What can the Resilience Dialogues offer to your community?

Communities of all types–towns, cities, tribal nations, regional compacts, and more–face risks from climate variability and change, including changing patterns of extreme weather events, shifting growing seasons, more river and coastal flooding, less available water, and greater exposure to wildfires. It is important to learn how to reduce these risks and build community resilience–to prepare for and recover from these stresses, minimize disruptions to daily life, and even reorganize to thrive in the face of changing conditions. A wealth of scientific information, data, and tools exists that could help manage these risks and integrate climate variability and change into a broad range of planning, engagement, and decision-making activities. However, communities are often unsure of  how to begin, what this information means for them, and where to turn for trustworthy advice.

To help meet this growing need, the Resilience Dialogues uses a professionally facilitated, online process to connect community leaders to a network of vetted national experts and helps them work together to understand risks and lay the groundwork for long-term resilience. Asynchronous participation in the dialogues allows engagement without the constraint of busy schedules or geographic differences. These online discussions can clarify local risks and opportunities, share strategies that have worked in other communities, identify the most relevant and useful data, tools, and networks, and build shared commitment to future plans and actions.

The Resilience Dialogues is flexible enough to assist:

  • Local governments assessing vulnerability in their communities while promoting economic growth
  • Community organizations seeking to engage diverse voices in resilience planning and actions
  • County managers looking for in‐depth consultation on a focused topic
  • Private sector stakeholders working to safeguard long-term infrastructure investments
  • Urban planners seeking appropriate resources to plan for resilience  
  • Public health professionals examining health risks from weather and climate extremes

Regardless of how the conversation starts, the Resilience Dialogues process ultimately aims to include the full fabric of the community.


What does it mean to participate in the Resilience Dialogues?

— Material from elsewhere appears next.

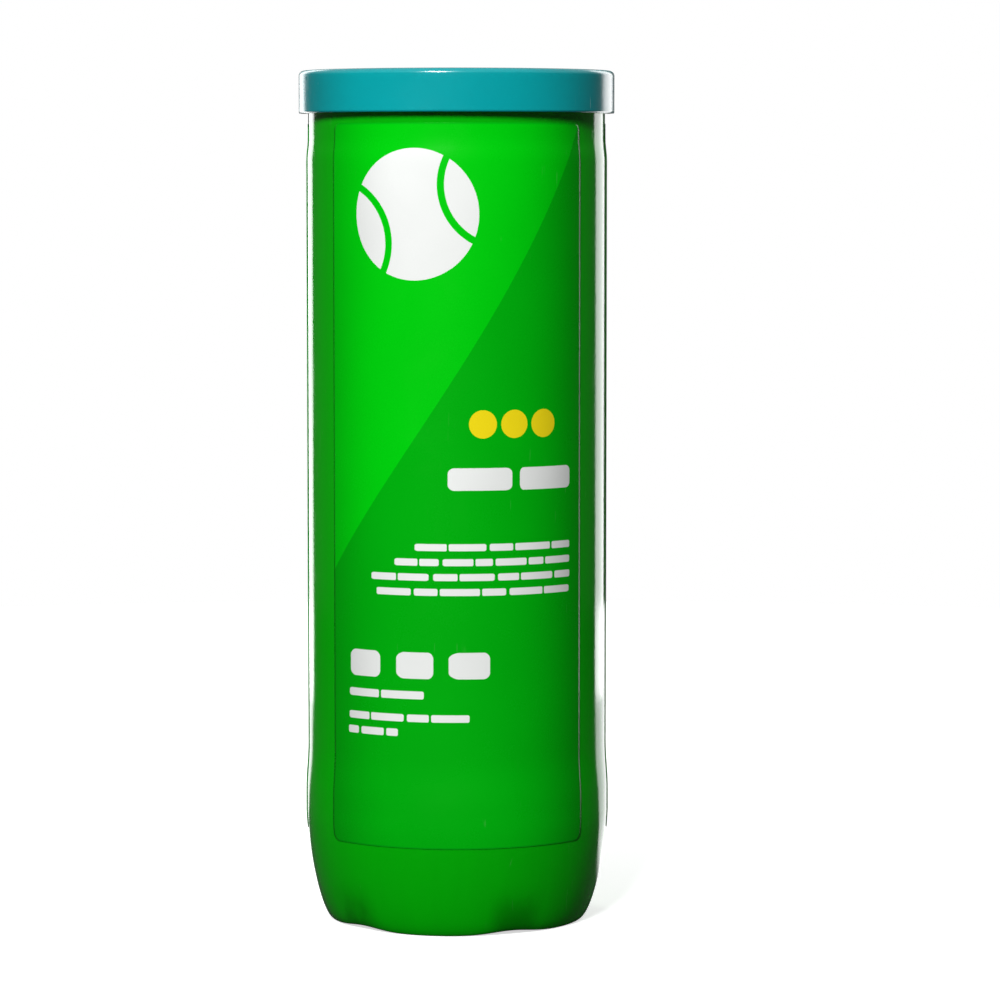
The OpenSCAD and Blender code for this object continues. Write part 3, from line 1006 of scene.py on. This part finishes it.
def make_panel(s, material):
    """Tear-off panel z = plane + panel_height on a polar grid, with its rivet, turned."""
    low = SEAM_TOP - PANEL_DROP
    plane = low + s.sheet / MM
    r = np.concatenate([np.linspace(0.6, 28, 60), np.linspace(28.4, PANEL_HIGH[0], 34)])
    a = np.linspace(0, 2 * np.pi, 200, endpoint=False)
    x, y = r[:, None] * np.cos(a), r[:, None] * np.sin(a)
    h, middle = panel_height(x, y), panel_height(0, 0)
    sides = [np.stack([x, y, z + h], -1).reshape(-1, 3) for z in (plane, low)]
    points = np.vstack([*sides, [[0, 0, plane + middle], [0, 0, low + middle]]])
    n, m = len(r), len(a)
    k, size = np.arange(m), n * m
    edge = (n - 1) * m + k
    after = np.roll(edge, -1)
    faces = grid_faces(n, m, False, True, flip=True) + grid_faces(n, m, False, True, start=size)
    faces += np.stack([edge, edge + size, after + size, after], -1).tolist()
    faces += fan_faces(k, 2 * size) + fan_faces(k + size, 2 * size + 1, flip=True)
    rivet = rounded(
        [[0, plane - 0.1], [1.85, plane - 0.1], [1.85, plane + 0.68], [2.85, plane + 0.68],
         [2.5, plane + 1.12], [1.5, plane + 1.16], [1.1, plane + 0.86], [0, plane + 0.84]],
        [0, 0, 0.1, 0.12, 0.25, 0.25, 0.3, 0], 6)
    head_points, head_faces = turned(rivet, 64, closed=False)
    head_points = head_points - np.array([0.0, RIVET_Y, 0.0])
    points, faces = joined((points, faces), (head_points, head_faces))
    dress(make_object("tear_panel", points, faces), material, "panel", "end_metal", "end_panel")


def rivet_ribs(width, reach, offset, height, radius):
    """Two pressed ribs beside the rivet, each a thin bead round a narrow stadium."""
    line = pill(width, RIVET_Y - reach, RIVET_Y + reach, 12)
    return [bead(line + np.array([way * offset, 0.0]), height, radius, 8) for way in (-1, 1)]


def turn_about_axis(points):
    """The tab is worked out towards +Y and turned half round, so that its nose faces -Y."""
    return points * np.array([-1.0, -1.0, 1.0])


def make_tab(s, material):
    """Curled bead round a stadium, a web with a finger ring and a slot, and stiffening ribs."""
    nose, tail = -TAB_LOW[1], -TAB_HIGH[1]
    width = s.tab_width / MM
    r = (TAB_HIGH[2] - TAB_LOW[2]) / 2
    middle = (TAB_HIGH[2] + TAB_LOW[2]) / 2
    rim = bead(pill(width - 2 * r, tail + r, nose - r, 60), middle, r - 0.004, 18)
    finger_y = nose - s.tab_length / MM + 7.1
    curl = bead(circle(finger_y, 5.25), middle, 0.45, 14)
    inset = 1.2  # the web starts inside the curled rim
    holes = [circle(finger_y, 4.95), soft_square(4.65, RIVET_Y, 4.35, 0.6)]
    outline = pill(width - 2 * inset, tail + inset, nose - inset, 60)
    web = plate(outline, holes, middle - 0.22, middle + 0.22)
    points, faces = joined(rim, curl, web, *rivet_ribs(0.8, 4.0, 5.5, middle + 0.2, 0.22))
    piece = make_object("tab_lever", turn_about_axis(points), faces)
    dress(piece, material, "tab", "tab_metal", "pull_tab")


def make_tongue(material):
    """The clamped tongue: a rounded plate with the rivet hole and two pressed ribs."""
    low, high = TONGUE_LOW[2], TONGUE_HIGH[2]
    body = plate(soft_square(4.45, RIVET_Y, 4.15, 0.7), [circle(RIVET_Y, 1.96)], low, high - 0.12)
    points, faces = joined(body, *rivet_ribs(0.7, 3.2, 3.6, high - 0.2, 0.2))
    piece = make_object("tongue_plate", turn_about_axis(points), faces)
    dress(piece, material, "panel", "tab_metal", "tab_tongue")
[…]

Dialogue structure & length

Each dialogue consists of a team of 3-5 community leaders, 3-5 Subject Matter Experts (SMEs), and a facilitator. Teams participate in a series of two dialogues, collectively known as a “Community Dialogue.” The first dialogue, “Framing Dialogue: Climate Variability and Vulnerability” focuses on understanding local climate impacts and identifying key climate change adaptation risks and opportunities. The second dialogue, “Connecting Dialogue: Resilience Planning Resources & Next Steps” focuses on identifying key action areas and next steps, and identifying the tools, resources, and experts that are most relevant to the community and its needs. Community Leaders choose which week to complete their Framing Dialogue and which week to complete their Connecting Dialogue. We recommend scheduling one “off week” in between the two dialogues.

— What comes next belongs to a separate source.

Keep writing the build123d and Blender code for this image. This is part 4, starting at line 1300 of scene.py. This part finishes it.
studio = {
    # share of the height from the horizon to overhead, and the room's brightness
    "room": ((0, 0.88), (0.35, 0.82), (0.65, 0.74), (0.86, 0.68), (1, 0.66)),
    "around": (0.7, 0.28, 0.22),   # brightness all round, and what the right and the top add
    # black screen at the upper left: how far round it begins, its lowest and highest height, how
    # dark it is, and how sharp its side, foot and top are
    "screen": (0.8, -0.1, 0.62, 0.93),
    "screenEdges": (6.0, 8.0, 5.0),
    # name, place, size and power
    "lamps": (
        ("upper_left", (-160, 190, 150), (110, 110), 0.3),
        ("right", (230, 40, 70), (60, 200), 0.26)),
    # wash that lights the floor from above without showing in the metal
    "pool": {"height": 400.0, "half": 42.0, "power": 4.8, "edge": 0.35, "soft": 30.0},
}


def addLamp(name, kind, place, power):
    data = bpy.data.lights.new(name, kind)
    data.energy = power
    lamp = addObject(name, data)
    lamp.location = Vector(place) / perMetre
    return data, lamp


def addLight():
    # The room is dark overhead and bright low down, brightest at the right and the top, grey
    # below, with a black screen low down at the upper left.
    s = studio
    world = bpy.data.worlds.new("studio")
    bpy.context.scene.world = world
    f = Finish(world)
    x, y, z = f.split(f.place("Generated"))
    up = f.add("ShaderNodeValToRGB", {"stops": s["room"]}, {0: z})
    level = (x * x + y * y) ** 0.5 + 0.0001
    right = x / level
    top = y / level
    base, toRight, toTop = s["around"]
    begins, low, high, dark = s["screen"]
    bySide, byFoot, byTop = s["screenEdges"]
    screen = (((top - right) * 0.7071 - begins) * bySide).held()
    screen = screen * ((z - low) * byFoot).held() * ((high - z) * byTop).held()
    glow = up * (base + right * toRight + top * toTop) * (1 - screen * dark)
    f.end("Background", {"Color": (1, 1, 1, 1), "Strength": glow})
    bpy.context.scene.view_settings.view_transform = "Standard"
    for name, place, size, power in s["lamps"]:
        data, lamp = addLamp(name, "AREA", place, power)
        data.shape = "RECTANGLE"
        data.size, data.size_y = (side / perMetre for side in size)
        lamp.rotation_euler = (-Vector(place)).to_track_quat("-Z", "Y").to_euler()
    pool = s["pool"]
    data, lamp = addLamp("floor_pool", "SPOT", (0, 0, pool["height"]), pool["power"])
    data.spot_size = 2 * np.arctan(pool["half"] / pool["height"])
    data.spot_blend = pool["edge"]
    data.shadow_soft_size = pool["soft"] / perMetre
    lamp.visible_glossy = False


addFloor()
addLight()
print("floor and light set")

Fall 2018 dialogue offerings:

  • Framing dialogue: October 1-5 or October 8-12
  • Connecting dialogue: October 15-19 or October 22-26

Your Role: Community Leader

The dialogues take place asynchronously on an online platform, functioning similarly to an online chat room or discussion board. You and two to four of your fellow community leaders will engage with Subject Matter Experts via the platform to identify local climate risks and frame localized, culturally relevant ways to think about climate change resilience and adaptation, as well as explore specific resilience questions in a local context. The Resilience Dialogues process  relies on community leaders to contribute necessary community context, as well as their own experiences and observations, to the online discussion. Individuals who are open to learning about resilience, have influence in the community, and are good at making connections among people and initiatives make particularly good Community Leaders for the dialogues. Resilience Dialogues staff can work with you to explore opportunities to engage the full fabric of the community in this conversation.

Time commitment

You should expect to spend an average of one to two hours/day engaging with the online platform while participating in a dialogue. This means that your total time commitment for the Community Dialogue (two five-day weeks) will be approximately  10-20 hours. You can engage at any time of day that is convenient, including evenings. You should expect to spend an additional two hours before the Community Dialogue begins on a team introduction call and some additional on-boarding.